The tower of anomie


There are two well-publicized examples of how the state has lost hundreds of thousands of euros in revenues due to mismanagement or blatant thievery at major cultural institutions.

At the museum of the famous site of Knossos on Crete, a raid by the Financial Crimes Squad in the summer revealed that staff were issuing hardly any receipts at all and those that were issued were useless as the till was not registered with the Finance Ministry. Then, accounts drawn for 2014 for the Acropolis revealed that 3 million visitors had been counted as entering the site but half of them were granted a free pass.

What you end up with when you look at every level of the public administration is an extremely long list of problems. A lack of oversight means that illegal behavior has become a fixture, a part of the system. Even the simplest decisions need to go through a labyrinth of paperwork where they are pondered and weighed at every step before they can be implemented. Crackdowns against corrupt or inept public officials are always heralded among much fanfare and declarations of “zero tolerance” from whomever is in charge at any given time and then just fizzle out, losing steam and leaving just one winner behind. Who? The lawbreaker, a species with a very fast rate of reproduction. The lawbreaker is also very much helped by the typical Greek tactic of passing the blame. The minister wants to put an end to graft but can’t, the interests hiding behind any issue are always powerful, the proper authorities know of the infraction but are too understaffed to do anything about it.

I was prompted to recall the above two cases by a press conference held earlier this week by Culture Minister Aristides Baltas. He assured the press that the (infamous) electronic ticket would be introduced at all archaeological sites and museums “before the start of the new season,” while also admitting that he wasn’t sure whether the new cash registers ordered by the financial management authority responsible for archaeological sites and museums have been installed.
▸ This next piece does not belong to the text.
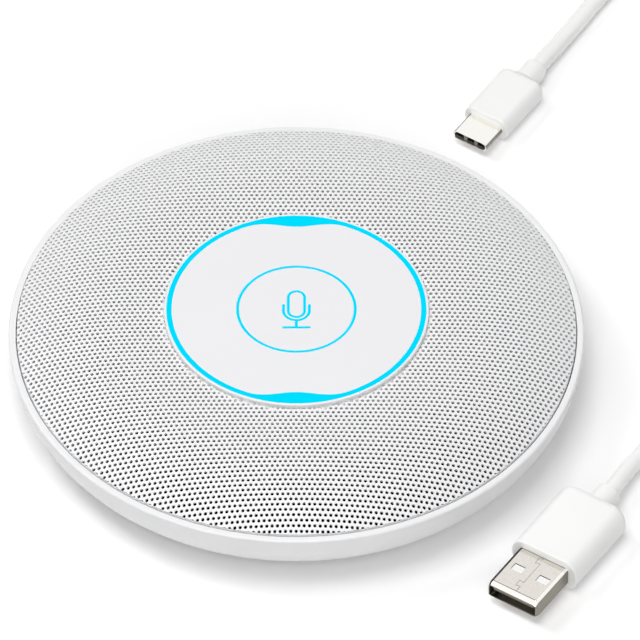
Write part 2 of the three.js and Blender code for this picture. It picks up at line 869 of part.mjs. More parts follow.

Sure, the example of Knossos may be one isolated incident but it represents how the tower of anomie is built on such minor things as a cash register that isn’t operating properly. And this tower has extremely strong foundations and is hard to topple, because it suits everyone involved and they are not likely to turn on each other anytime soon. If anything, the “powerful” interests always find a way to get along. Just woe betide the poor sap who pays, thinking that the money will go to the state.